Apache Geode CHANGELOG

How Persistence and Overflow Work

To use Geode persistence and overflow, you should understand how they work with your data.

Geode persists and overflows several types of data. You can persist or overflow the application data in your regions. In addition, Geode persists and overflows messaging queues, to manage memory consumption and provide high availability.

Persistent data outlives the member where the region resides and can be used to initialize the region at creation. Overflow acts only as an extension of the region in memory.

The data is written to disk according to the configuration of Geode disk stores. For any disk option, you can specify the name of the disk store to use or use the Geode default disk store. See Disk Storage.

How Data Is Persisted and Overflowed

For persistence, the entry keys and values are copied to disk. For overflow, only the entry values are copied. Other data, such as statistics and user attributes, are retained in memory only.

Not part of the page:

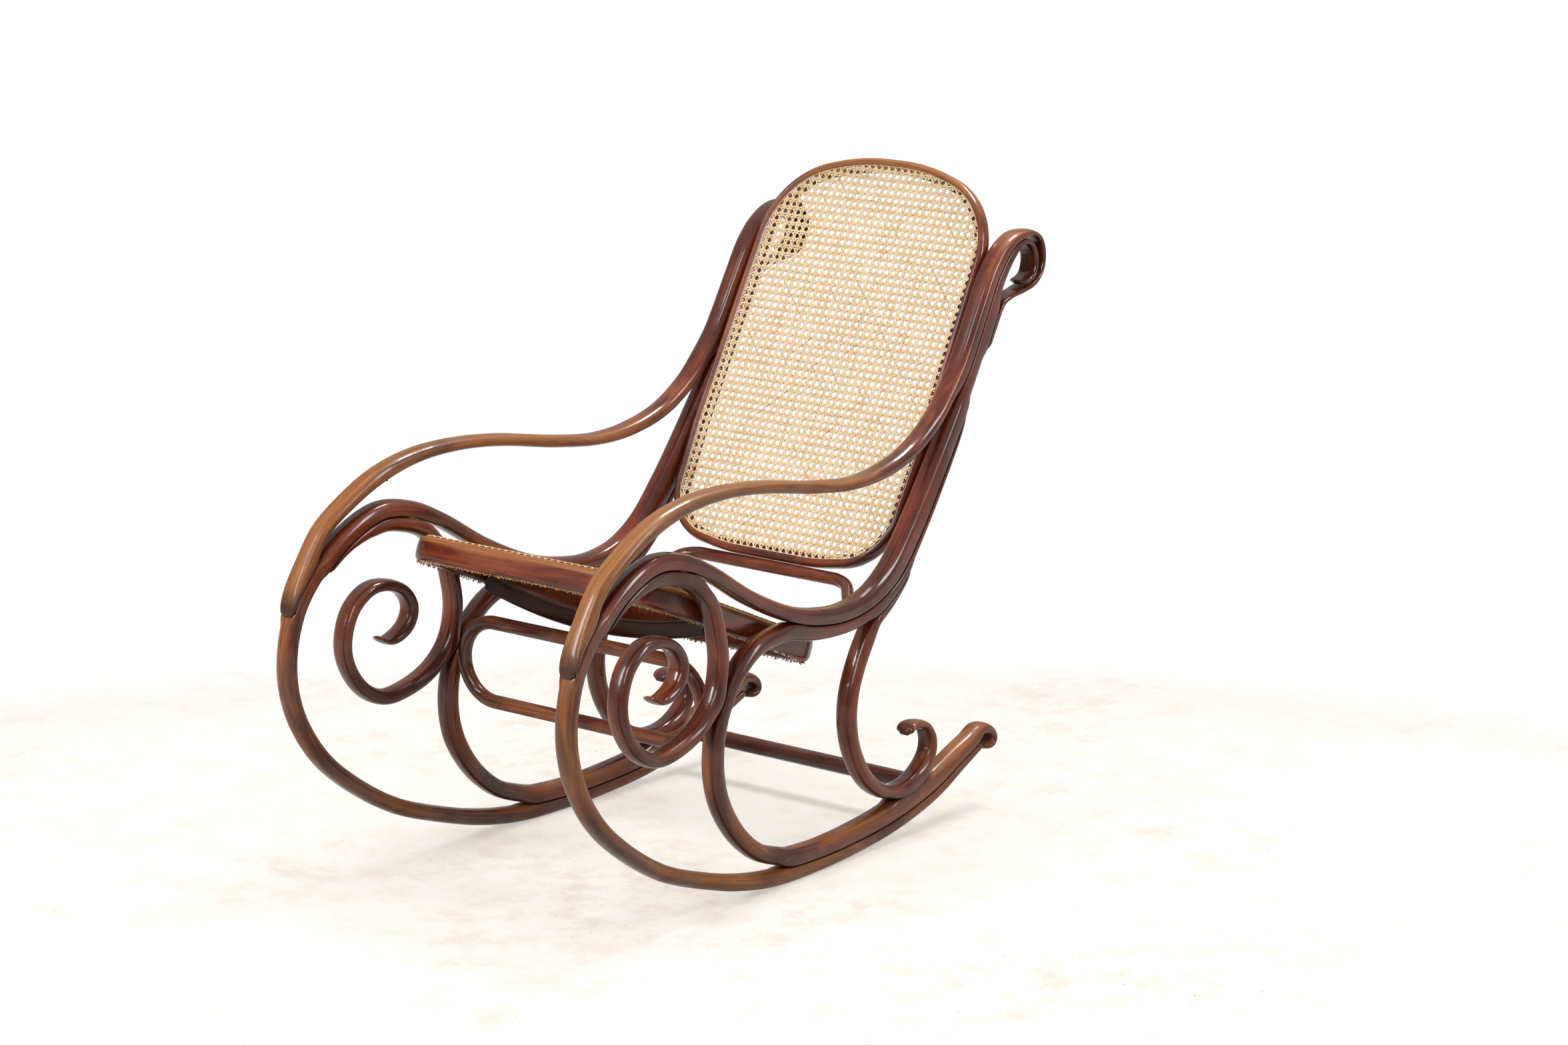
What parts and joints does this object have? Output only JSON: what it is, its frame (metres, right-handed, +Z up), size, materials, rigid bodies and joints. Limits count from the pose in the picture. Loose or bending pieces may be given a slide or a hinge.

  • Data regions are overflowed to disk by least recently used (LRU) entries because those entries are deemed of least interest to the application and therefore less likely to be accessed.
  • Server subscription queues overflow most recently used (MRU) entries. These are the messages that are at the end of the queue and so are last in line to be sent to the client.

Persistence

Persistence provides a disk backup of region entry data. The keys and values of all entries are saved to disk, like having a replica of the region on disk. Region entry operations such as put and destroy are carried out in memory and on disk.

When the member stops for any reason, the region data on disk remains. In partitioned regions, where data buckets are divided among members, this can result in some data only on disk and some on disk and in memory. The disk data can be used at member startup to populate the same region.

Overflow

Overflow limits region size in memory by moving the values of least recently used (LRU) entries to disk. Overflow basically uses disk as a swap space for entry values. If an entry is requested whose value is only on disk, the value is copied back up into memory, possibly causing the value of a different LRU entry to be moved to disk. As with persisted entries, overflowed entries are maintained on disk just as they are in memory.

In this figure, the value of entry X has been moved to disk to make space in memory. The key for X remains in memory. From the distributed system perspective, the value on disk is as much a part of the region as the data in memory.

Persistence and Overflow Together

Used together, persistence and overflow keep all entry keys and values on disk and only the most active entry values in memory. The removal of an entry value from memory due to overflow has no effect on the disk copy as all entries are already on disk.

Persistence and Multi-Site Configurations

Multi-site gateway sender queues overflow most recently used (MRU) entries. These are the messages that are at the end of the queue and so are last in line to be sent to the remote site. You can also configure gateway sender queues to persist for high availability.